# Holy extraction Batman! £1K grinder vs £2K grinder



## Coffeejon

Just compared my Eureka Olympus 75E with my new EK43 & yes I can say without a shadow of a doubt that for £1000 extra you really can taste the difference. Smoother, cleaner more intense flavors, there is no going back.

On another note, I'm trying to set up a portafilter holder on top of a spare scale under the EK43 so I can grind directly into the portafilter without having to pre-weigh, anyone done anything similar?


----------



## Mrboots2u

You'll need to pre weigh , the ek is too fast for scales underneath .

Every cafe I've seen that uses know pre weighs ( no help at all I know )


----------



## UbiquitousPhoton

Also, the EK has the slight tendency to distribute grinds over a wide area - you will definitely want to mist your beans prior to grinding (RDT) here.

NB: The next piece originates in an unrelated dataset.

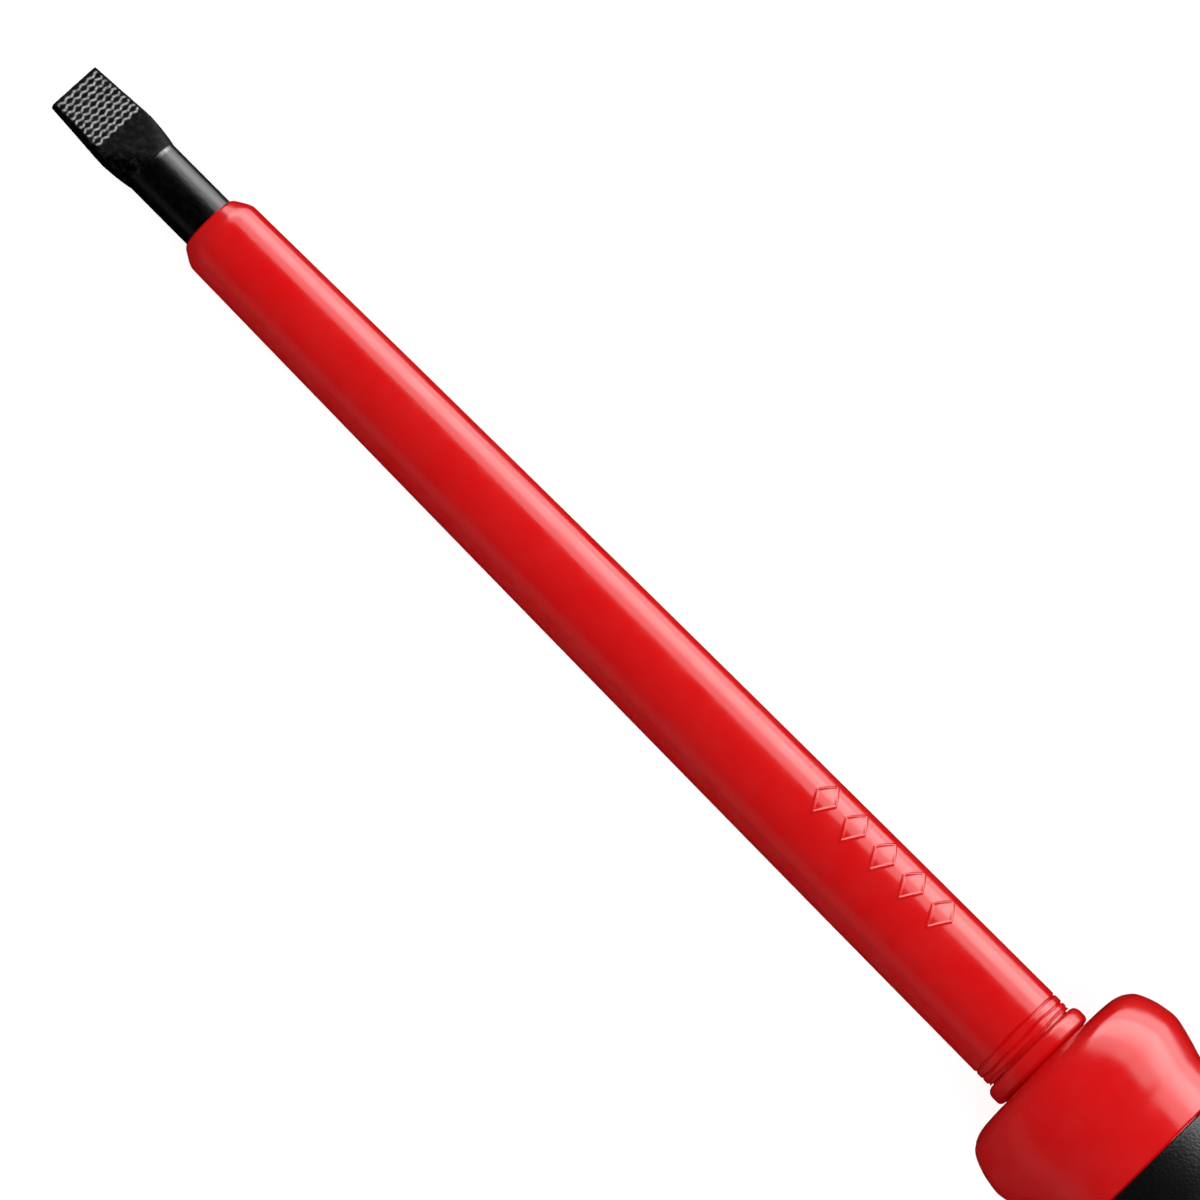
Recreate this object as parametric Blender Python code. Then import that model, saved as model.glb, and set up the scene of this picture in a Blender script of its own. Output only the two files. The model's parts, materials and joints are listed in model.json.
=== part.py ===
"""Insulated slotted screwdriver, 1.0 x 5.5 x 125 mm, as separate solids lying in its resting pose.

Stations run along the tool's own +X axis, in metres from the guard's front face: the blade tip is on the
negative side and the butt on the positive side. Angles round the axis are measured from +Y towards +Z.
"""

import math

import bmesh
import bpy
from mathutils import Matrix, Vector

# Blade: flat tip, forged shoulder, round shaft, and a tang with two wings inside the handle.
SHAFT_DIAMETER = 0.0055
SHAFT_RADIUS = 0.5 * SHAFT_DIAMETER
TIP = -0.1250
SHAFT_START = -0.1147
WING_START = 0.0460
WING_END = 0.0670
WING_WIDTH = 0.0086
WING_THICKNESS = 0.0042
WING_SLOPE = 0.0040
TANG_END = 0.0745
BLADE_ROLL = math.radians(-20.5)

# Sections of the blade in front of its shaft, as (station, width, thickness, squareness).
TIP_SECTIONS = (
    (TIP, 0.00550, 0.00100, 24),
    (-0.1220, 0.00576, 0.00140, 24),
    (-0.1189, 0.00604, 0.00200, 16),
    (-0.1181, 0.00606, 0.00265, 8),
    (-0.1169, 0.00592, 0.00375, 4),
    (-0.1155, 0.00568, 0.00505, 2.5),
)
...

Still using one of the 3d printed funnels (not found a better solution yet!), but this still needs to be pretty much underneath the spout (and even then, I dust everything down weekly)


----------



## dan1502

Using one push of an atomiser then shaking the tin of beans works a treat. Currently I am also using a Tala mini sifter which is a ball ache but effective. I plan on modifying it to make things a bit easier (more on that in due course). I'm experimenting with and without a distribution tool to flatten before tamping. If I'm having to make lots of shots in succession I don't bother with the sifter though and the same goes for weighing the grinds; I ususally only do that when experimenting/dialling in. I have small pots with around 20.15 - 20.20 of beans in ready to use.


----------



## Coffeejon

Mrboots2u said:


> You'll need to pre weigh , the ek is too fast for scales underneath .
> 
> Every cafe I've seen that uses know pre weighs ( no help at all I know )


I'm going to pour in bit by bit, so see if it can be fairly quick. Pre-weighing sounds a pain, so will try alternatives first. Cheers


----------



## Coffeejon

UbiquitousPhoton said:


> Also, the EK has the slight tendency to distribute grinds over a wide area - you will definitely want to mist your beans prior to grinding (RDT) here.
> 
> Still using one of the 3d printed funnels (not found a better solution yet!), but this still needs to be pretty much underneath the spout (and even then, I dust everything down weekly)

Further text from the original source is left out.